Uno de los aspectos más inquietantes es la impunidad. Casos de corrupción de alto perfil han quedado en la sombra de la burocracia judicial, con procesos dilatados y resoluciones tardías que terminan por favorecer a los implicados.
Como lo indicó el presidente de la República, el Poder Judicial está prácticamente rezagado en este tema y es urgente que se asegure el principio de justicia pronta y cumplida. Sin una verdadera sanción a los responsables de actos de corrupción, la percepción de impunidad se incrementa y la confianza ciudadana en las entidades se erosiona aún más.
La situación no es distinta en el Poder Legislativo. La falta de voluntad política y la excesiva lentitud en la aprobación de leyes sustantivas que combatan la corrupción han impedido la adopción de reformas clave.
Es evidente que el país necesita avanzar con determinación en normativas que refuercen la transparencia, la fiscalización y el castigo efectivo para quienes abusen del poder.
Más allá del ámbito gubernamental, este problema debe abordarse desde la raíz, y eso significa un cambio en la educación. La formación ética y cívica en las escuelas y colegios debe fortalecerse para inculcar desde temprano los valores de integridad, honestidad y responsabilidad. Solo así se podrá generar una transformación cultural, que disminuya la tolerancia hacia prácticas corruptas.

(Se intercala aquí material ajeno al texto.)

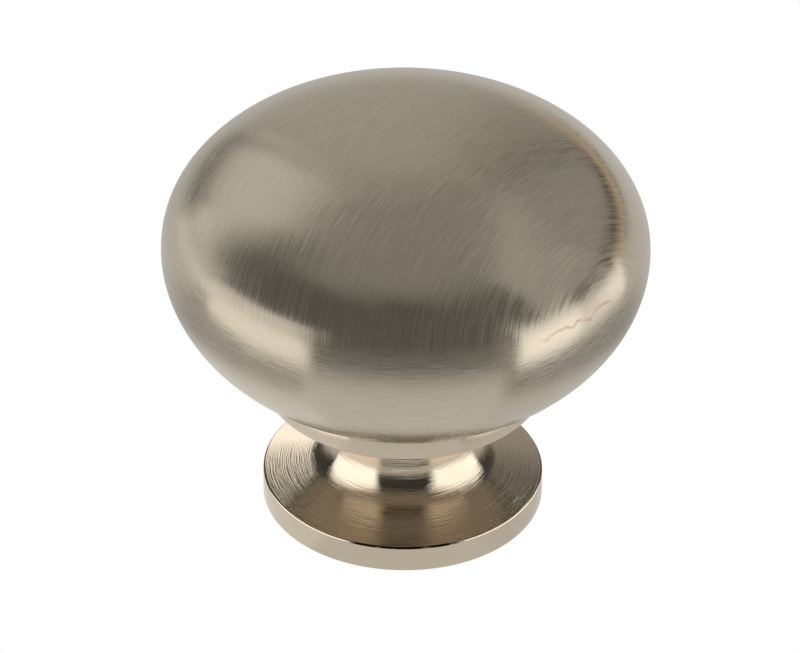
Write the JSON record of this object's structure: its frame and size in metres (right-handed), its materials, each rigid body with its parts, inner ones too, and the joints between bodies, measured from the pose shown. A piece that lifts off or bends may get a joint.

El desafío es enorme, pero no podemos resignarnos a este estancamiento. La lucha contra la corrupción requiere un esfuerzo concertado entre Gobierno, instituciones, sociedad civil y ciudadanía.
Solo mediante un compromiso real y acciones concretas se podrá romper con este círculo vicioso y progresar hacia una democracia más robusta y transparente.